Pour ses débuts derrière l'écran, Robert Aldrich montrait pour la première fois des anti-héros comme des hommes violents, cyniques et cupides. Une première dans l'histoire du western. De même, Aldrich propose des plans larges et rapprochés, du pré-léonien ! Bouleversant les codes du genre, Robert Aldrich fait de son western, le premier méditerranéen qui a tout d'un grand : scénario, musique, casting avec sa galerie de trognes, ainsi que la mise en scène. Un travail mené d'arrache-pied qui mérite toutes les récompenses.
"Vera Cruz" : en compagnie de l'armée mexicaine, une association de deux malfaiteurs convoient une diligence jusqu'à Vera Cruz. Lorsqu'ils comprennent qu'elle transporte de l'or, ils décident de faire main-basse sur le trésor.
Scénario au diapason malgré des lenteurs de rythme. Je te pardonne Robert. Néanmoins, je tiens à signaler qu'il s'agit de maîtres en la matière puisque le scénario évoluait au fur et à mesure du tournage. Tous mes chapeaux Robert !! Signalement des scénaristes : Borden Chase ("La rivière rouge" d'Howard Hawks et "Les révoltés du Bounty" brandonien, c'est lui), Roland Kibbee (scénariste sur "L'homme de la Sierra", toujours avec Marlon) et James R. Webb (présent sur "Bronco Apache", il participera aux deux versions des "Nerfs à vif"). Il n'y a que du bon. Cool !

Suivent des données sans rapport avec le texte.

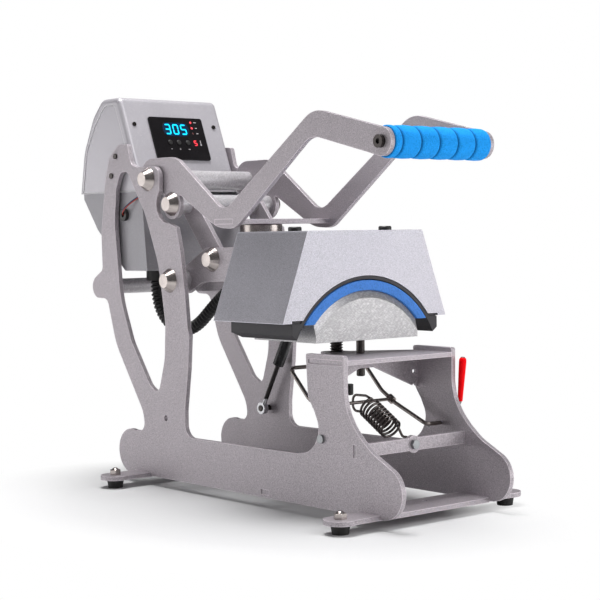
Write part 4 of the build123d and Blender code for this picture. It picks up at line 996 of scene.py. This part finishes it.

Au casting, il y a donc le tandem Gary Cooper ("Sergent York", "Le train sifflera trois fois")-Burt Lancaster ("Règlements de compte...", "Le prisonnier d'Alcatraz") qui fonctionne à merveille ! Des poncifs d'humour noir ponctuent le film au début et à la fin. Lancaster avec son sourire niais est extra et Cooper, dans un personnage plus traditionnel, se montre à la hauteur. Ils sont suivis par des pointures en la matière : Bronson, Borgnine, Jack Elam (c'est lui dans le générique de début de "Il était une fois dans l'Ouest" !), et Sara Montiel, la toute dernière regrettée.
La musique, quant à elle, se fait pâlichonne et ne se démarque pas vraiment du lot.
En revanche, pour la mise en scène (déjà dit plus haut), c'est du pré-Leone, sans la verve du réalisateur italien. Il y a bien un duel final dans l'art du western spaghetti, mais non doublé du montage alambiqué ainsi que des cadres pré-construits et stéréotypés de la marque Sergio Leone.
Alors oui, "Vera Cruz" a 10 ans de plus que le premier Leone, et c'est ça qui fait que le film fait aujourd’hui pâlot : la musique, les acteurs, la mise en scène. Robert Aldrich avait anticipé (super bon point Robert !!) ce que Sergio allait magnifier.
On se réconforte maintenant au charme de ce western grâce au casting extraordinaire d'un Aldrich en pleine forme, et de la tournure lyrique que prend le film via les sentiments des personnages.
Précurseur en la matière, Robert "le salopard" signait avec "Vera Cruz" un petit chef-d’œuvre d'anthologie.
Spectateurs, "à l'attaque" !!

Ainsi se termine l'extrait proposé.